Problem is, I would like all sorts of commands, editor, ls, git etc to work while inside the repo.
@chx, Then either use that function for all those commands, or set it as a default completion. Default completion will apply to all commands that doesn't have a completion defined already, so it won't work if you're using the bash-completion package for instance. Setting a default completion: complete -F _git_add_complete -o default -o bashdefault -D You might want to rename the function to something more fitting though.
So there's no clean way to do this when bash-completion is used?
@chx, well you have to override the current completion for each command you care about that you want "git-completable". You can check individual commands with complete -p.

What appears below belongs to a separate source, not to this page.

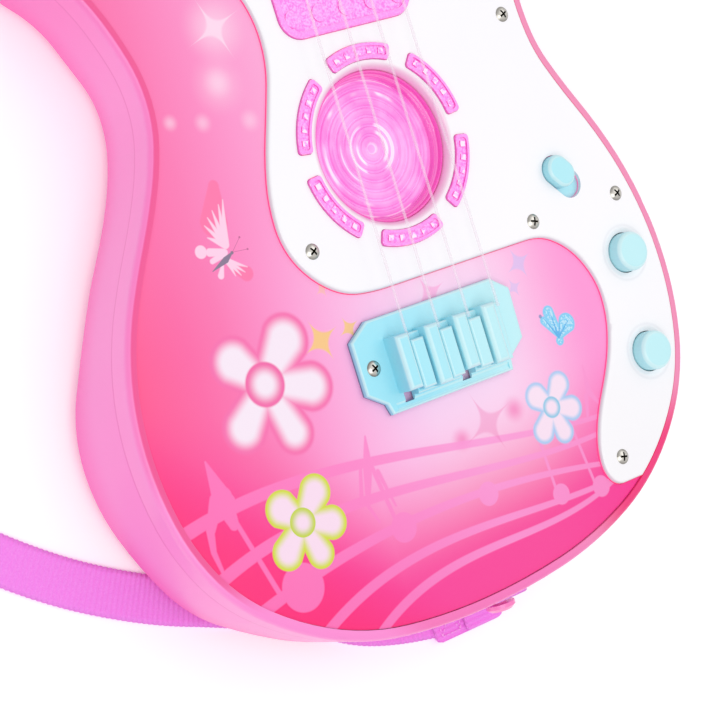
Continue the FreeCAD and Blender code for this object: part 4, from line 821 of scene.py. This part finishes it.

E.g. complete -p ls. The ones that don't have completion set already will use the default one; complete -p -D. I don't use bash-completion myself, so I'm not sure how many of its completions you may need to override.
1

You should take a look at this introduction to bash completion. Briefly, bash has a system for configuring and extending tab completion. Other shells do this, too, and each one has a different way to set it up. Using this system it is not necessary to do everything yourself and adding custom argument completion to a command is relatively easy.

Comments

0

Does this work?

$ cat .bash_completion
_foo()
{
    local files
    cur=${COMP_WORDS[COMP_CWORD]}
    local files=$(for x in `find -type f`; do echo ${x}; done)
    COMPREPLY=( $( compgen -W "${files}" -- ${cur} ) )
    return 0
}
complete -F _foo foo

$ . /etc/bash_completion
$ foo ./[tab]

Comments

0

I wrote git-number so that I never have to hit tab when specifying files to git.

With git-number I can use numbers to represent the filenames that I want git to handle.